Costumo brincar dizendo que eu caí de paraquedas no Colo da Montanha, mas a verdade é que nada vem do nada. De alguma forma, vamos trilhando um caminho, ainda que sem perceber, que nos leva ao lugar que precisamos chegar. Estamos fazendo escolhas a todo tempo, e as nossas escolhas vão abrindo portas desconhecidas que nos levam a lugares e situações que precisamos experimentar para caminhar nessa jornada meio doida que é viver nesse mundão.
Em 2017, eu escolhi seguir um chamado para participar, sem compromisso, de uma roda que falava em criar nossos filhos juntos, em resgatar a nossa memória humana de viver em comunidade. Tudo era uma grande novidade pra mim. Até aquele momento, eu nunca tinha ouvido falar dos temas que estavam sendo abordados naquele encontro, mas, em algum lugar dentro de mim, mesmo que eu não conseguisse explicar, aquilo fazia sentido.
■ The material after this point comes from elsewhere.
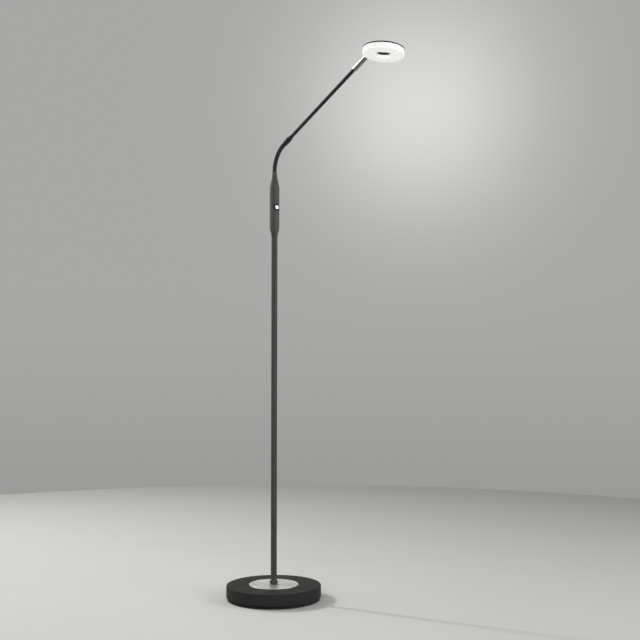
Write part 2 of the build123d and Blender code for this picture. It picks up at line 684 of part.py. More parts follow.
def hinge_bracket():
    """The tongue on the tilt pin and the plate that it carries inside the shell."""
    thick = (-TONGUE_HALF_WIDTH, TONGUE_HALF_WIDTH)
    wide = (-BRACKET_HALF_WIDTH, BRACKET_HALF_WIDTH)
    eye = ALONG_Y * Cylinder(EYE_RADIUS, 2 * TONGUE_HALF_WIDTH)
    tongue = block((0, TONGUE_SHOULDER_X), thick, (SHELL_BOTTOM, TONGUE_TOP))
    tongue = tongue + block((0, TONGUE_LENGTH), thick, (SHELL_BOTTOM, SHELL_CEILING))
    plate = block((BRACKET_START_X, BRACKET_END_X), wide, (SHELL_BOTTOM, SHELL_CEILING))
    pin_bore = ALONG_Y * Cylinder(PIN_RADIUS + RUNNING_FIT, 2 * EYE_RADIUS)
    screw_hole = rod(BRACKET_SCREW_RADIUS + FIT, SHELL_BOTTOM, SHELL_TOP)
    return HEAD_FRAME * cut_all(eye + tongue + plate, [pin_bore] + on_bracket_screws(screw_hole))


def bracket_screws():
    """Two screws whose heads sit in the board's clearance holes."""
    head = rod(BRACKET_SCREW_HEAD_RADIUS, SHELL_BOTTOM - 1.4, SHELL_BOTTOM)
    shank = rod(BRACKET_SCREW_RADIUS, SHELL_BOTTOM, BRACKET_SCREW_TIP)
    return Compound([HEAD_FRAME * screw for screw in on_bracket_screws(head + shank)])


# ---- Head ----

def on_board_screws(piece):
    return around(piece, BOARD_SCREW_CIRCLE, even_angles(BOARD_SCREW_COUNT), HEAD_CENTRE_X)


def head_shell():
    """A shallow dish with posts for the board, screw holes and a notch for the tongue."""
    shell = Pos(X=HEAD_CENTRE_X) * rounded_drum(SHELL_RADIUS, SHELL_BOTTOM, SHELL_TOP, SHELL_EDGE_ROUND)
    cavity = Pos(X=HEAD_CENTRE_X) * rod(SHELL_INNER_RADIUS, SHELL_BOTTOM, SHELL_CEILING)
    cavity = cut_all(cavity, on_board_screws(rod(POST_RADIUS, SHELL_BOTTOM, SHELL_CEILING)))
    half = TONGUE_HALF_WIDTH + 0.1
    notch = block((0, TONGUE_LENGTH + LOOSE), (-half, half), (SHELL_BOTTOM, SHELL_CEILING))
    holes = on_board_screws(rod(BOARD_SCREW_RADIUS + FIT, SHELL_BOTTOM, BOARD_SCREW_TIP + 0.1))
    holes += on_bracket_screws(rod(BRACKET_SCREW_RADIUS + FIT, SHELL_CEILING, BRACKET_SCREW_TIP + 0.1))
    return HEAD_FRAME * cut_all(shell, [cavity, notch] + holes)


def led_board():
    """A ring of board round the well."""
    opening = WELL_RADIUS + WELL_WALL + LOOSE
    board = Pos(X=HEAD_CENTRE_X) * tube(BOARD_RADIUS, opening, BOARD_BOTTOM, SHELL_BOTTOM)
    holes = on_board_screws(rod(BOARD_SCREW_RADIUS + 0.1, BOARD_BOTTOM, SHELL_BOTTOM))
    holes += on_bracket_screws(rod(BRACKET_SCREW_HEAD_RADIUS + LOOSE, BOARD_BOTTOM, SHELL_BOTTOM))
    return HEAD_FRAME * cut_all(board, holes)


def leds():
    """Two rings of packages under the board, clear of the bracket screws."""
    package = Pos(Z=BOARD_BOTTOM - LED_HEIGHT / 2) * Box(LED_WIDTH, LED_LENGTH, LED_HEIGHT)
    pieces = []
    for radius, count in LED_RINGS:
        half_step = 180.0 / count
        pieces += around(package, radius, even_angles(count, half_step), HEAD_CENTRE_X)
    return Compound([HEAD_FRAME * piece for piece in pieces])


def board_screws():
    """Three screws with slightly domed heads under the board."""
    shank, head = BOARD_SCREW_RADIUS, BOARD_SCREW_HEAD_RADIUS
    screw = turned([
        (0, BOARD_BOTTOM - 1.4), (head - 0.7, BOARD_BOTTOM - 1.4), (head, BOARD_BOTTOM - 0.8),
        (head, BOARD_BOTTOM), (shank, BOARD_BOTTOM), (shank, BOARD_SCREW_TIP), (0, BOARD_SCREW_TIP),
    ])
    return Compound([HEAD_FRAME * piece for piece in on_board_screws(screw)])


def diffuser():
    """An opal trough round the well, with a locating rim that enters the shell."""
    outer = DIFFUSER_RADIUS
    inner = DIFFUSER_RADIUS - DIFFUSER_WALL
    well_back = WELL_RADIUS + WELL_WALL
    floor_top = FACE_BOTTOM + DIFFUSER_WALL
    rim = SHELL_INNER_RADIUS - 0.1
    rim_top = SHELL_BOTTOM + DIFFUSER_RIM_HEIGHT
    rim_inner = rim - DIFFUSER_RIM_WALL
    round_start = (outer - FACE_EDGE_ROUND, FACE_BOTTOM)
    round_end = (outer, FACE_BOTTOM + FACE_EDGE_ROUND)
    edge = TangentArc(round_start, round_end, tangent=(1, 0))
    rest = Polyline(
        round_end, (outer, SHELL_BOTTOM), (rim, SHELL_BOTTOM), (rim, rim_top), (rim_inner, rim_top),
        (rim_inner, SHELL_BOTTOM - 0.5), (inner, SHELL_BOTTOM - 2.0),
        (inner, floor_top + DIFFUSER_INNER_CHAMFER), (inner - DIFFUSER_INNER_CHAMFER, floor_top),
        (well_back, floor_top), (well_back, WELL_WALL_TOP), (WELL_RADIUS, WELL_WALL_TOP),
        (WELL_RADIUS, FACE_BOTTOM + 0.6), (WELL_RADIUS + 0.6, FACE_BOTTOM), round_start)
    notch_half = TONGUE_HALF_WIDTH + 1.0
    bracket_notch = block((0, TONGUE_LENGTH), (-notch_half, notch_half), (SHELL_BOTTOM, SHELL_TOP))
    return HEAD_FRAME * (Pos(X=HEAD_CENTRE_X) * turned_edges([edge, rest]) - bracket_notch)


def centre_ring():
    ring = tube(WELL_RADIUS + WELL_WALL, WELL_RADIUS, WELL_WALL_TOP, CENTRE_DISC_BOTTOM)
    return HEAD_FRAME * Pos(X=HEAD_CENTRE_X) * ring


def centre_disc():
    disc = rod(WELL_RADIUS + WELL_WALL, CENTRE_DISC_BOTTOM, SHELL_CEILING)
    return HEAD_FRAME * Pos(X=HEAD_CENTRE_X) * disc


# ---- All nodes ----

PIECES = [
    foot_pad, bottom_plate, bottom_plate_screws, base_weight, base_cover, cable_inlet_grommet,
    trim_disc, pole_collar, threaded_stem, stem_washer, stem_nut,
    pole_tube, pole_lower_insert, supply_lead, pole_top_ferrule,
    grip_lower_cap, grip_set_screw, grip_housing, grip_upper_cap, board_carrier, dimmer_board,
    board_components, push_switch, button_bezel, dimmer_button, grip_lead,
    neck_base_ferrule, gooseneck_root, gooseneck_tip, neck_top_ferrule,
    arm_tube, arm_end_plug, arm_lead,
    head_sleeve, swivel_screw, tilt_pin, friction_washers, hinge_bracket, bracket_screws,
    head_shell, led_board, leds, board_screws, diffuser, centre_ring, centre_disc,
]


def all_nodes():
    nodes = {piece.__name__: piece() for piece in PIECES}
    for number in range(1, NECK_JOINTS):
        nodes[f"gooseneck_link_{number}"] = gooseneck_link(number)
    return nodes


os.makedirs("parts", exist_ok=True)
for name, solid in all_nodes().items():
    export_step(solid, f"parts/{name}.step")
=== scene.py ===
"""Looks for the gooseneck reading floor lamp, in metres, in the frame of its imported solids."""
import json
import math

import bmesh
import bpy
from mathutils import Matrix, Vector


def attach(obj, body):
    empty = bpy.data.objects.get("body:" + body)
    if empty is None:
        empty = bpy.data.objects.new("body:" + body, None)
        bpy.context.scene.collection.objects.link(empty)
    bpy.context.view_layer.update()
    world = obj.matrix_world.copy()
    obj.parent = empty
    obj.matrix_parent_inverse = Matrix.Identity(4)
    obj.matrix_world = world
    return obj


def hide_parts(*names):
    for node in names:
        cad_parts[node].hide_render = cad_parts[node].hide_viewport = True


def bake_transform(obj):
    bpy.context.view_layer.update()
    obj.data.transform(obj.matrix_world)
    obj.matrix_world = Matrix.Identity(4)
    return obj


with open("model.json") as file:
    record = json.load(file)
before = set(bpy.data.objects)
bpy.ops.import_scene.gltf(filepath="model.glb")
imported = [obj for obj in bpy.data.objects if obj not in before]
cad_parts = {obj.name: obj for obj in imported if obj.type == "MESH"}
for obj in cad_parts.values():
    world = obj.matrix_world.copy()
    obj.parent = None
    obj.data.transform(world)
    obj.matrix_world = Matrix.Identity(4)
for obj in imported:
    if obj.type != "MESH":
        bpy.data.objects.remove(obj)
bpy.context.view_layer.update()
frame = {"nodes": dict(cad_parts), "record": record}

MM = 0.001
NEVER_ZERO = 0.01
WELD_DISTANCE = 1e-7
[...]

Eu era uma mulher exausta, mãe de uma bebê de 2 anos, que trabalhava 12 horas por dia, que dirigia 90 km para chegar ao trabalho, mas que, ainda assim, olha só que maluco, achava que tinha “vencido na vida”…
Juro que quando aceitei o convite para participar do Colo Bebê, eu pensei: “Que delicia! 2 horas para dormir um pouco enquanto a Lara, minha filha, vai brincar na natureza”. Eu confesso que levei um susto quando me falaram que eu teria de estar presente em todos os encontros, eu e a minha filha, juntas, e que o foco do aprendizado era o adulto, o cuidador, e não a criança.
Mesmo me sentindo um patinho fora d’agua, eu escolhi ir, escolhi fazer parte, e essa escolha mudou a minha vida.
Ali, naquela roda, eu conheci duas mulheres que fizeram toda a diferença no ser humano que eu sou hoje: a Mari Rosa e a Paulinha Prieto. Elas me acolheram de um jeito amoroso, elas foram as primeiras pessoas que me falaram sobre não me comparar, não criar expectativas, ser impecável com as minhas palavras, sobre me observar, me acolher, reconhecer e honrar a ideia que fiz o meu melhor possível. Uau! O melhor possível, e não o máximo possível… Saber dizer ‘não’ para conseguir dizer ‘sim’ com qualidade, e o mais importante dos ensinamentos: praticar, praticar, praticar.
Sem perceber, eu comecei a me sentir parte daquilo. Reconheci minhas potencias, compartilhei com o grupo as minhas habilidades, as minhas paixões, escancarei minhas inseguranças, pedi ajuda, celebrei e chorei com essas pessoas. Fui aos poucos entendendo que eu sou uma peça importante do todo. Resgatar a nossa memória humana é relembrar que somos natureza. Assim como um quebra-cabeça, somos pedaços únicos, ainda que pequeninos, que fazem a diferença.
Quando nos reconhecemos partes e nos conectamos com o entorno, com as pessoas que estão em volta, quando damos as mãos, vamos formando algo que é maior do que nós.
Quando as peças do quebra-cabeça estão juntas, unidas, uma imagem surge, algo único, algo maior. Quando conseguimos enxergar o todo, e o todo nos enxerga também, nos tornamos parte. Somos todos um, né? Sinto que é sobre isso.
A minha experiência com o Colo da Montanha ressignificou a forma como eu existo hoje no planeta, a forma como eu me alimento, a forma como eu abraço as pessoas que cruzam o meu caminho, acolhendo suas histórias e suas jornadas únicas. Ainda que um dia eu não esteja mais circulando neste território, ele estará em mim. Eu sou parte do todo. Os valores e ensinamentos que agora estão em mim irão comigo para onde quer que vá.
E, para finalizar, estava aqui pensando sobre o Colo fazer parte da Rede Saúva.
Outro quebra-cabeça que se forma, um dentro do outro. Aquela ideia do fractal, sabe? A definição fala de um objeto geométrico que pode ser dividido em partes, cada uma das quais semelhante ao objeto original. Uau novamente! Lindo isso! Somos eu, você, o Colo, todos projetos da rede Saúva, a Saúva em si. Somos um só. Iguais nas nossas diferenças.